We need to use the tools at our disposal to connect with others, to understand, to help and aid. To put it bluntly, no bombs in the world are powerful enough to destroy sinister ideologies and heresies. They kill people, but they only create hate. With every bomb fired aimlessly into the fucking desert, only hate will emerge. We have the tools and equipment that we need to learn, connect and understand - but we don’t. Even after 9/11, even after Paris, even now - we can’t do the most basic thing and understand. We don’t open conversation with people with opposing views, we don’t do anything. We can be so much better and in the aftermath of tragedy, that does shine through. When you see so many people helping it warms your heart.

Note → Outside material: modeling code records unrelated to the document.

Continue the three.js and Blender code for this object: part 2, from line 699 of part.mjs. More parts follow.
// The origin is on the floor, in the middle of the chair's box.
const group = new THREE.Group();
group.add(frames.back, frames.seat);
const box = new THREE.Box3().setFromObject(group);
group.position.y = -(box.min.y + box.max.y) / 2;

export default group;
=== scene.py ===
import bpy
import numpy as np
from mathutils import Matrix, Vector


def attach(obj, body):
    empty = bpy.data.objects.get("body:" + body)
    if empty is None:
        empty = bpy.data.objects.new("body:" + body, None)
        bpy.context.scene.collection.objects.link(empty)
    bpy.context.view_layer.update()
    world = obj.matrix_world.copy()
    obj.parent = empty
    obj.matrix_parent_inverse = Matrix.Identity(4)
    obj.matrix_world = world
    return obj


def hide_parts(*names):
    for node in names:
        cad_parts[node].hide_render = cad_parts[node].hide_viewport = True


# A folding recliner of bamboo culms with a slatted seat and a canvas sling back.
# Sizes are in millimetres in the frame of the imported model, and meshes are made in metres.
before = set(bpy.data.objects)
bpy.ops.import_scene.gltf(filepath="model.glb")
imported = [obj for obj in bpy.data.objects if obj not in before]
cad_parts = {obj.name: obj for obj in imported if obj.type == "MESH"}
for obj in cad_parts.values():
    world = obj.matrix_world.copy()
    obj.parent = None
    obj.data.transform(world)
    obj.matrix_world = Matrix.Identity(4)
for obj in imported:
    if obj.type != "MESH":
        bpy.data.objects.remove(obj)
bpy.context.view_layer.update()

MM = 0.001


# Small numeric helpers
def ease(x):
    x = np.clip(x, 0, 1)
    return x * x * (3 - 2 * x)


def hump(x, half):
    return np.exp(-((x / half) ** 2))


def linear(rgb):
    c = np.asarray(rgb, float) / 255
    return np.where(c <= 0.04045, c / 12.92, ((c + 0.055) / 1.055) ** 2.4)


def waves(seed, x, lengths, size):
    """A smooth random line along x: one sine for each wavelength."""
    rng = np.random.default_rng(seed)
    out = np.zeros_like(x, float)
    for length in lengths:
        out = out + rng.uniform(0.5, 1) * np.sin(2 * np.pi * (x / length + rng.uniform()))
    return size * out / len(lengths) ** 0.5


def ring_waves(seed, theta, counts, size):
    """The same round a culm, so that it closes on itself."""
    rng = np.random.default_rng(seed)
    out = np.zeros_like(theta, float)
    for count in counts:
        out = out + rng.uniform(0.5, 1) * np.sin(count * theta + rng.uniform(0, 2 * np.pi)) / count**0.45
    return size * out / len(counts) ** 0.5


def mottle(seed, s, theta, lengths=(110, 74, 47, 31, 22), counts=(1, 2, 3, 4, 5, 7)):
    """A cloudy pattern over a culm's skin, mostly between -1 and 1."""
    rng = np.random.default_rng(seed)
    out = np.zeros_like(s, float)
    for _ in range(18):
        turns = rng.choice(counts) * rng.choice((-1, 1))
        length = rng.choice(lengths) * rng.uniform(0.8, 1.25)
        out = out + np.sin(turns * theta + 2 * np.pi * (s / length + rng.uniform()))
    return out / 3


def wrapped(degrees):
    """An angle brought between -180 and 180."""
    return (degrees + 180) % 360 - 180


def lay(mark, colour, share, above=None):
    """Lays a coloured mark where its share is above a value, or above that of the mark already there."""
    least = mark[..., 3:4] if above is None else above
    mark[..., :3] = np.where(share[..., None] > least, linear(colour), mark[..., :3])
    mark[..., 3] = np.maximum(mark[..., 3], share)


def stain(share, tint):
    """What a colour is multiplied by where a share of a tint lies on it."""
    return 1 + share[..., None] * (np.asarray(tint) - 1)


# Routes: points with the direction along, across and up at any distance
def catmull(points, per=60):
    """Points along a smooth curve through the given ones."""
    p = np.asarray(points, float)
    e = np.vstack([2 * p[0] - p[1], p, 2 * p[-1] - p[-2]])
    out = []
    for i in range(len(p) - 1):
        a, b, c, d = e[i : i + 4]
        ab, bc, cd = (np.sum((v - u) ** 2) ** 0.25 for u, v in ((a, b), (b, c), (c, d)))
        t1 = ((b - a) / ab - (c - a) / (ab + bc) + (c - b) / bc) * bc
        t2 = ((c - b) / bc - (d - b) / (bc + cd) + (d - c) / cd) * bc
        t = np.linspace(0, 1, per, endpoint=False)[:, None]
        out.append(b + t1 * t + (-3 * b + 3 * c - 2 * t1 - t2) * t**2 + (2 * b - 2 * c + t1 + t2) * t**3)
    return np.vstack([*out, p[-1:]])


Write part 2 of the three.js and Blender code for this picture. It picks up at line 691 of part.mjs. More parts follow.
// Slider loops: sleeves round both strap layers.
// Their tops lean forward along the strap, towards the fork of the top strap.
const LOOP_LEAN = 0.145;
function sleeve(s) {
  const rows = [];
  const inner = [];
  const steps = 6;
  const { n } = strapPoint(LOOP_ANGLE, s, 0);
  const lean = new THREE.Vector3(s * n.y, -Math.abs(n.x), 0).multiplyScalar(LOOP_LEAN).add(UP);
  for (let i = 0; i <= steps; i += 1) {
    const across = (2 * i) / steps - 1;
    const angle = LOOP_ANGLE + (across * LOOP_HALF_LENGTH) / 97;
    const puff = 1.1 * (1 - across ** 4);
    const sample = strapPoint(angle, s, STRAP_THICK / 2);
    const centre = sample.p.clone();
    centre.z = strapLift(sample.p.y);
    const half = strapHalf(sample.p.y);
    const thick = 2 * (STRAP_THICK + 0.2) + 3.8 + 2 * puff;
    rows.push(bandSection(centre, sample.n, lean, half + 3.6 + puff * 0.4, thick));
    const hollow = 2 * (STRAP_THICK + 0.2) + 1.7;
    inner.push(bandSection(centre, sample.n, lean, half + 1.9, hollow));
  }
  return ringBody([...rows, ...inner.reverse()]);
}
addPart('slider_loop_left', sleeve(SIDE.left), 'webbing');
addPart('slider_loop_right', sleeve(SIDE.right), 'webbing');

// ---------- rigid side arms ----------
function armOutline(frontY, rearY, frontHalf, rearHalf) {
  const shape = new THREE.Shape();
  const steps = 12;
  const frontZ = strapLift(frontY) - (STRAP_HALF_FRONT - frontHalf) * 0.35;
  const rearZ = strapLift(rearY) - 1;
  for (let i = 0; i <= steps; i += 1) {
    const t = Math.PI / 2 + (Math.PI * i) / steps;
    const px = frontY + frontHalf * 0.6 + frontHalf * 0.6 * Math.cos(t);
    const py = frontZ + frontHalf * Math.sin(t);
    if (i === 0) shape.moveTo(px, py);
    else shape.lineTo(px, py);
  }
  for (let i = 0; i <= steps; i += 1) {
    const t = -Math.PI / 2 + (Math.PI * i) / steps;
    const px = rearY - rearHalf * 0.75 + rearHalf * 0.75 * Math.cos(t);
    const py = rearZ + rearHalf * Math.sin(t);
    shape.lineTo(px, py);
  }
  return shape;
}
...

When you see people drive strangers home, or even open up their homes to others - it really does highlight the best of humanity. What we need to do is, bottle this and use it every day. What are we doing each and every day to make the world a better place? We all have the power to do so - we can signal boost more ignorance or hate, or we can turn it all off and do something - anything. Buy someone a coffee, learn to understand different cultures, just do something to make someone’s day and always be on hand to help those in need. What we can’t do is hate. There is already enough of that in the world?

We can do this, I know we can. It’s going to be the hardest fight in the world - to understand and help others understand, but surely it can be done. Surely. I need to believe that.

We don’t need to get our backs up about others in day to day life, we need to learn to love others. It’s so very easy to hate, but it’s easier to let love in and work to make the world a better place. We can come out of this stronger. I know we can.

I hope we can.

We’re here for you Manchester - and we’ll be here for the next. And the next. You can’t stop us.